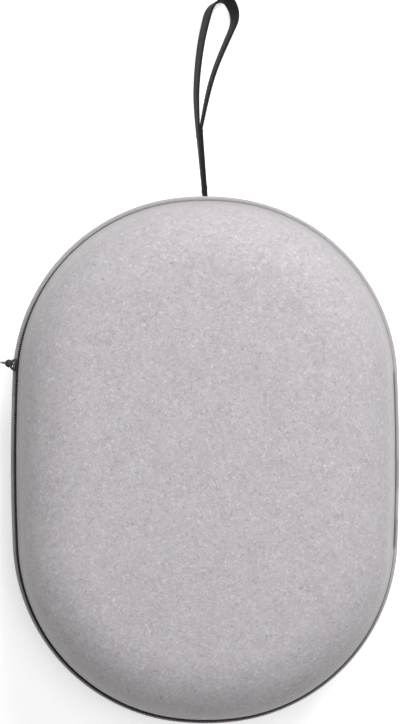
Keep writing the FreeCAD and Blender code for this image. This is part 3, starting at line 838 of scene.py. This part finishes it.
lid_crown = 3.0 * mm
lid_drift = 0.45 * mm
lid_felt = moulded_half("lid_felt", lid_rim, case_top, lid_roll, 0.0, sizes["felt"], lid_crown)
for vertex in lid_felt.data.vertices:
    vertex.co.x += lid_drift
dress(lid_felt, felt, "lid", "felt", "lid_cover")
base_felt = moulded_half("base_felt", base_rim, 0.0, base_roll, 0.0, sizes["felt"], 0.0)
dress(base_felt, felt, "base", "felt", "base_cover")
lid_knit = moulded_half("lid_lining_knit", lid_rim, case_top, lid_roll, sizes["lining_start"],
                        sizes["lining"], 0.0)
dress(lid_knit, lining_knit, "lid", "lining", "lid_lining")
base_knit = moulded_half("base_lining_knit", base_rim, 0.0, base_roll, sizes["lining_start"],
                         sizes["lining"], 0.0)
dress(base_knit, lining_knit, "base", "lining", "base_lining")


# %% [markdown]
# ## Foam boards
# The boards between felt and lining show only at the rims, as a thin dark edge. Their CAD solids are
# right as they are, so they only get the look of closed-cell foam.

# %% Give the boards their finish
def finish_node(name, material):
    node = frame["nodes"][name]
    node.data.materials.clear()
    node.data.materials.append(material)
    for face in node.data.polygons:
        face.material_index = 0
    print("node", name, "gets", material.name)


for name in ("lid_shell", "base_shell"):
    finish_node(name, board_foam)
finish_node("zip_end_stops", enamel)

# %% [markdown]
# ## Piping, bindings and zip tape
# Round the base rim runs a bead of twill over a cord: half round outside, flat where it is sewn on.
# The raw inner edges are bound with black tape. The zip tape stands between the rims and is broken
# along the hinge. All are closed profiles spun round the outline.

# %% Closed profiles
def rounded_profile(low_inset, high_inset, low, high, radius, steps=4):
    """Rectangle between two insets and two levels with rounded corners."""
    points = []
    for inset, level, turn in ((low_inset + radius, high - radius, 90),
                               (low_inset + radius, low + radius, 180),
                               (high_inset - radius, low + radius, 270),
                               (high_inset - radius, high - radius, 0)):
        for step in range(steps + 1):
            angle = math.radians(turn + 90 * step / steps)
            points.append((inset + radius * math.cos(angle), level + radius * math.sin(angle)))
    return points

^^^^

# To be done
From the first line above through the line that contains "# along the", quote each line exactly. Output nothing more.

# Result for this exercise
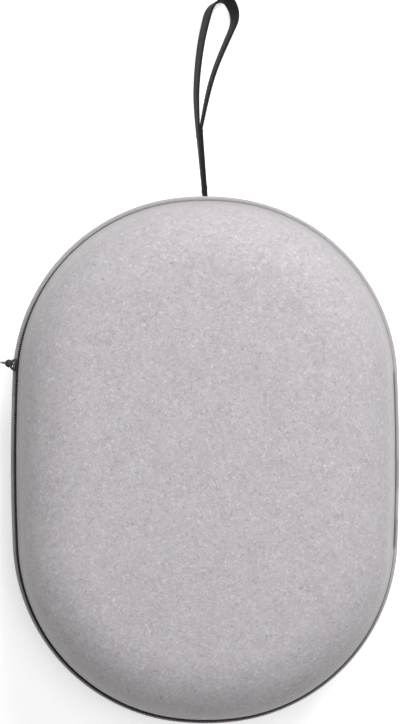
Keep writing the FreeCAD and Blender code for this image. This is part 3, starting at line 838 of scene.py. This part finishes it.
lid_crown = 3.0 * mm
lid_drift = 0.45 * mm
lid_felt = moulded_half("lid_felt", lid_rim, case_top, lid_roll, 0.0, sizes["felt"], lid_crown)
for vertex in lid_felt.data.vertices:
    vertex.co.x += lid_drift
dress(lid_felt, felt, "lid", "felt", "lid_cover")
base_felt = moulded_half("base_felt", base_rim, 0.0, base_roll, 0.0, sizes["felt"], 0.0)
dress(base_felt, felt, "base", "felt", "base_cover")
lid_knit = moulded_half("lid_lining_knit", lid_rim, case_top, lid_roll, sizes["lining_start"],
                        sizes["lining"], 0.0)
dress(lid_knit, lining_knit, "lid", "lining", "lid_lining")
base_knit = moulded_half("base_lining_knit", base_rim, 0.0, base_roll, sizes["lining_start"],
                         sizes["lining"], 0.0)
dress(base_knit, lining_knit, "base", "lining", "base_lining")


# %% [markdown]
# ## Foam boards
# The boards between felt and lining show only at the rims, as a thin dark edge. Their CAD solids are
# right as they are, so they only get the look of closed-cell foam.

# %% Give the boards their finish
def finish_node(name, material):
    node = frame["nodes"][name]
    node.data.materials.clear()
    node.data.materials.append(material)
    for face in node.data.polygons:
        face.material_index = 0
    print("node", name, "gets", material.name)


for name in ("lid_shell", "base_shell"):
    finish_node(name, board_foam)
finish_node("zip_end_stops", enamel)

# %% [markdown]
# ## Piping, bindings and zip tape
# Round the base rim runs a bead of twill over a cord: half round outside, flat where it is sewn on.
# The raw inner edges are bound with black tape. The zip tape stands between the rims and is broken
# along the hinge. All are closed profiles spun round the outline.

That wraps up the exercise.